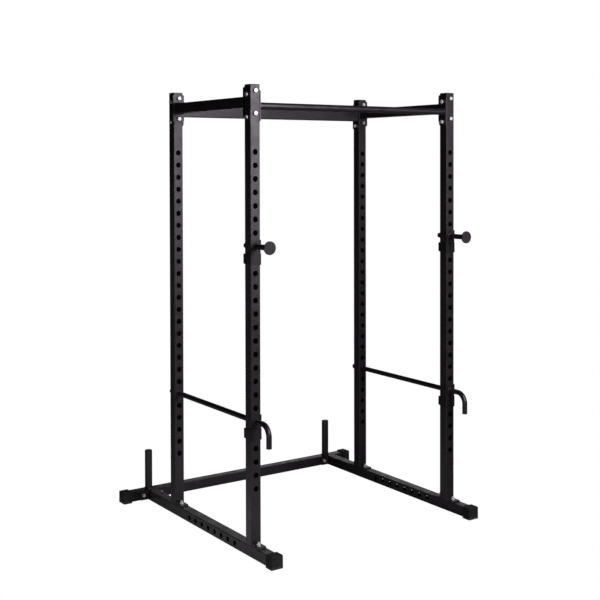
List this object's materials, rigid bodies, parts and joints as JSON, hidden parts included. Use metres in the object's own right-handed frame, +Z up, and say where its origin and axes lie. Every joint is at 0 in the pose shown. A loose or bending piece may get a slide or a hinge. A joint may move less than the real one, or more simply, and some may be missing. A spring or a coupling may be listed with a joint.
{
  "type": "power cage",
  "caption": "Free-standing square-tube power cage with drilled uprights, pull-up bar, pull-out bar hooks, pull-out safety bars, rear plate pegs and rubber boots.",
  "frame": {"origin": "on the floor, under the middle of the whole cage's box, soles of the boots at z = 0", "axes": "+Z up along the uprights; +X from the left uprights to the right ones as seen from the front; the front, where the bar hooks are, faces -Y"},
  "size_m": [1.452, 1.2559, 2.11],
  "materials": {
    "frame_coat": "semi-gloss black powder coat",
    "bar_coat": "smooth black powder coat",
    "saddle_coat": "semi-gloss black powder coat",
    "hook_disc": "matte dark grey",
    "plastic_cap": "fine grained black",
    "rubber_boot": "moulded matte black",
    "zinc_fastener": "bright zinc plate"
  },
  "bodies": {
    "cage": {"base_crossmember": "frame_coat", "base_rail_left": "frame_coat", "base_rail_right": "frame_coat", "boot_front_left": "rubber_boot", "boot_front_right": "rubber_boot", "boot_rear_left": "rubber_boot", "boot_rear_right": "rubber_boot", "cross_bar_bolts": "zinc_fastener", "cross_bar_nuts": "zinc_fastener", "cross_bar_washers": "zinc_fastener", "plate_peg_cap_left": "plastic_cap", "plate_peg_cap_right": "plastic_cap", "plate_peg_left": "frame_coat", "plate_peg_right": "frame_coat", "pull_up_bar": "bar_coat", "rail_end_bolts": "zinc_fastener", "rail_end_nuts": "zinc_fastener", "rail_end_washers": "zinc_fastener", "rear_top_crossmember": "frame_coat", "side_beam_bolts": "zinc_fastener", "side_beam_left": "frame_coat", "side_beam_nuts": "zinc_fastener", "side_beam_right": "frame_coat", "side_beam_washers": "zinc_fastener", "upright_cap_front_left": "plastic_cap", "upright_cap_front_right": "plastic_cap", "upright_cap_rear_left": "plastic_cap", "upright_cap_rear_right": "plastic_cap", "upright_foot_bolts": "zinc_fastener", "upright_foot_nuts": "zinc_fastener", "upright_foot_washers": "zinc_fastener", "upright_front_left": "frame_coat", "upright_front_right": "frame_coat", "upright_rear_left": "frame_coat", "upright_rear_right": "frame_coat"},
    "bar_hook_left": {"hook_pin_left": "bar_coat", "hook_disc_left": "hook_disc", "hook_saddle_left": "saddle_coat"},
    "safety_left": {"safety_bar_left": "bar_coat", "safety_saddle_left": "saddle_coat", "safety_front_plug_left": "plastic_cap", "safety_rear_plug_left": "plastic_cap"},
    "bar_hook_right": {"hook_pin_right": "bar_coat", "hook_disc_right": "hook_disc", "hook_saddle_right": "saddle_coat"},
    "safety_right": {"safety_bar_right": "bar_coat", "safety_saddle_right": "saddle_coat", "safety_front_plug_right": "plastic_cap", "safety_rear_plug_right": "plastic_cap"}
  },
  "joints": [
    {"name": "bar_hook_left_pull", "type": "slide", "parent": "cage", "child": "bar_hook_left", "axis": [0, -1, 0], "range_m": [0, 0.11]},
    {"name": "safety_left_pull", "type": "slide", "parent": "cage", "child": "safety_left", "axis": [0, -1, 0], "range_m": [0, 0.82]},
    {"name": "bar_hook_right_pull", "type": "slide", "parent": "cage", "child": "bar_hook_right", "axis": [0, -1, 0], "range_m": [0, 0.11]},
    {"name": "safety_right_pull", "type": "slide", "parent": "cage", "child": "safety_right", "axis": [0, -1, 0], "range_m": [0, 0.82]}
  ]
}
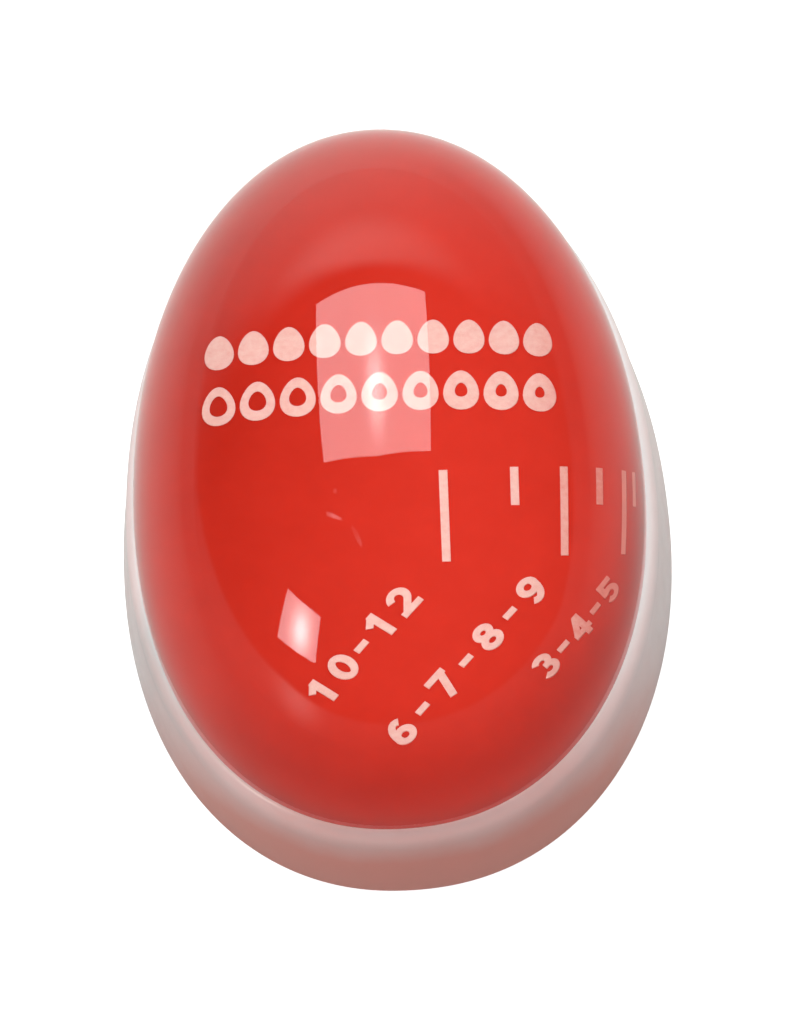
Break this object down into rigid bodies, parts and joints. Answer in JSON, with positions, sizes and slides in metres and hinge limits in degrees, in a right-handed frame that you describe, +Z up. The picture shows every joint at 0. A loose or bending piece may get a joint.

+-------+

Reproduce the entries above in full, verbatim.

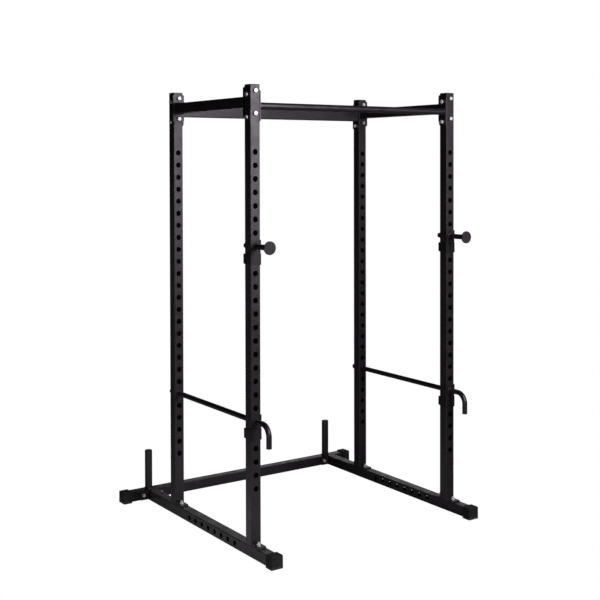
List this object's materials, rigid bodies, parts and joints as JSON, hidden parts included. Use metres in the object's own right-handed frame, +Z up, and say where its origin and axes lie. Every joint is at 0 in the pose shown. A loose or bending piece may get a slide or a hinge. A joint may move less than the real one, or more simply, and some may be missing. A spring or a coupling may be listed with a joint.
{
  "type": "power cage",
  "caption": "Free-standing square-tube power cage with drilled uprights, pull-up bar, pull-out bar hooks, pull-out safety bars, rear plate pegs and rubber boots.",
  "frame": {"origin": "on the floor, under the middle of the whole cage's box, soles of the boots at z = 0", "axes": "+Z up along the uprights; +X from the left uprights to the right ones as seen from the front; the front, where the bar hooks are, faces -Y"},
  "size_m": [1.452, 1.2559, 2.11],
  "materials": {
    "frame_coat": "semi-gloss black powder coat",
    "bar_coat": "smooth black powder coat",
    "saddle_coat": "semi-gloss black powder coat",
    "hook_disc": "matte dark grey",
    "plastic_cap": "fine grained black",
    "rubber_boot": "moulded matte black",
    "zinc_fastener": "bright zinc plate"
  },
  "bodies": {
    "cage": {"base_crossmember": "frame_coat", "base_rail_left": "frame_coat", "base_rail_right": "frame_coat", "boot_front_left": "rubber_boot", "boot_front_right": "rubber_boot", "boot_rear_left": "rubber_boot", "boot_rear_right": "rubber_boot", "cross_bar_bolts": "zinc_fastener", "cross_bar_nuts": "zinc_fastener", "cross_bar_washers": "zinc_fastener", "plate_peg_cap_left": "plastic_cap", "plate_peg_cap_right": "plastic_cap", "plate_peg_left": "frame_coat", "plate_peg_right": "frame_coat", "pull_up_bar": "bar_coat", "rail_end_bolts": "zinc_fastener", "rail_end_nuts": "zinc_fastener", "rail_end_washers": "zinc_fastener", "rear_top_crossmember": "frame_coat", "side_beam_bolts": "zinc_fastener", "side_beam_left": "frame_coat", "side_beam_nuts": "zinc_fastener", "side_beam_right": "frame_coat", "side_beam_washers": "zinc_fastener", "upright_cap_front_left": "plastic_cap", "upright_cap_front_right": "plastic_cap", "upright_cap_rear_left": "plastic_cap", "upright_cap_rear_right": "plastic_cap", "upright_foot_bolts": "zinc_fastener", "upright_foot_nuts": "zinc_fastener", "upright_foot_washers": "zinc_fastener", "upright_front_left": "frame_coat", "upright_front_right": "frame_coat", "upright_rear_left": "frame_coat", "upright_rear_right": "frame_coat"},
    "bar_hook_left": {"hook_pin_left": "bar_coat", "hook_disc_left": "hook_disc", "hook_saddle_left": "saddle_coat"},
    "safety_left": {"safety_bar_left": "bar_coat", "safety_saddle_left": "saddle_coat", "safety_front_plug_left": "plastic_cap", "safety_rear_plug_left": "plastic_cap"},
    "bar_hook_right": {"hook_pin_right": "bar_coat", "hook_disc_right": "hook_disc", "hook_saddle_right": "saddle_coat"},
    "safety_right": {"safety_bar_right": "bar_coat", "safety_saddle_right": "saddle_coat", "safety_front_plug_right": "plastic_cap", "safety_rear_plug_right": "plastic_cap"}
  },
  "joints": [
    {"name": "bar_hook_left_pull", "type": "slide", "parent": "cage", "child": "bar_hook_left", "axis": [0, -1, 0], "range_m": [0, 0.11]},
    {"name": "safety_left_pull", "type": "slide", "parent": "cage", "child": "safety_left", "axis": [0, -1, 0], "range_m": [0, 0.82]},
    {"name": "bar_hook_right_pull", "type": "slide", "parent": "cage", "child": "bar_hook_right", "axis": [0, -1, 0], "range_m": [0, 0.11]},
    {"name": "safety_right_pull", "type": "slide", "parent": "cage", "child": "safety_right", "axis": [0, -1, 0], "range_m": [0, 0.82]}
  ]
}
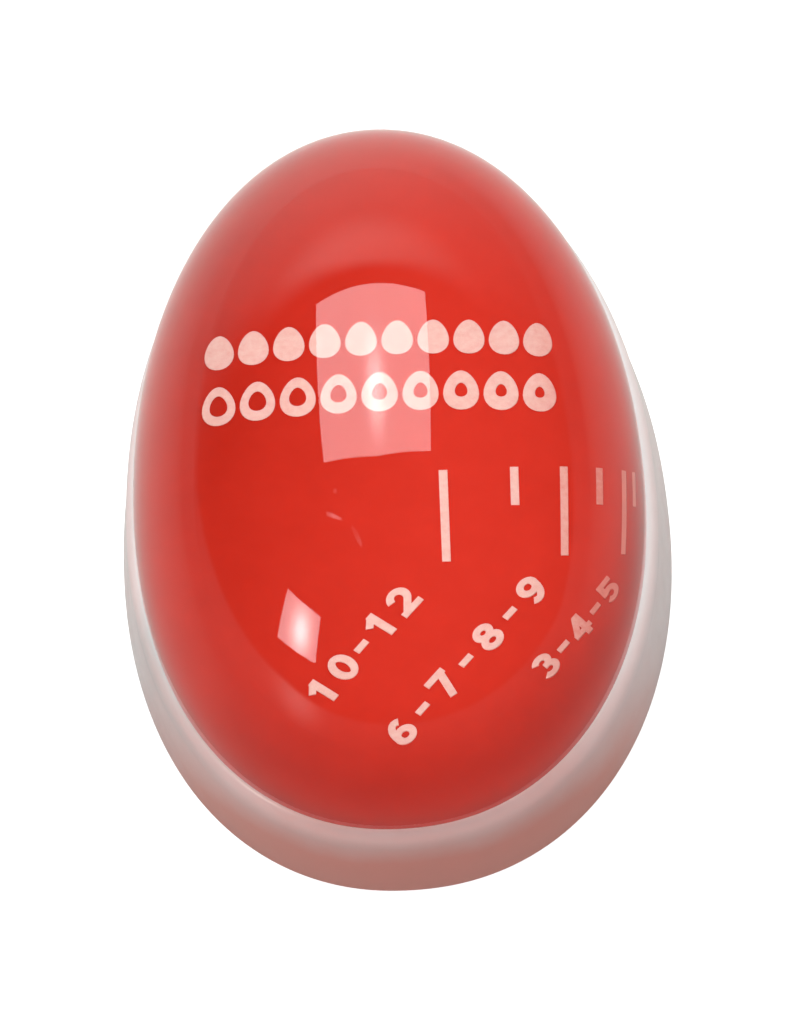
Break this object down into rigid bodies, parts and joints. Answer in JSON, with positions, sizes and slides in metres and hinge limits in degrees, in a right-handed frame that you describe, +Z up. The picture shows every joint at 0. A loose or bending piece may get a joint.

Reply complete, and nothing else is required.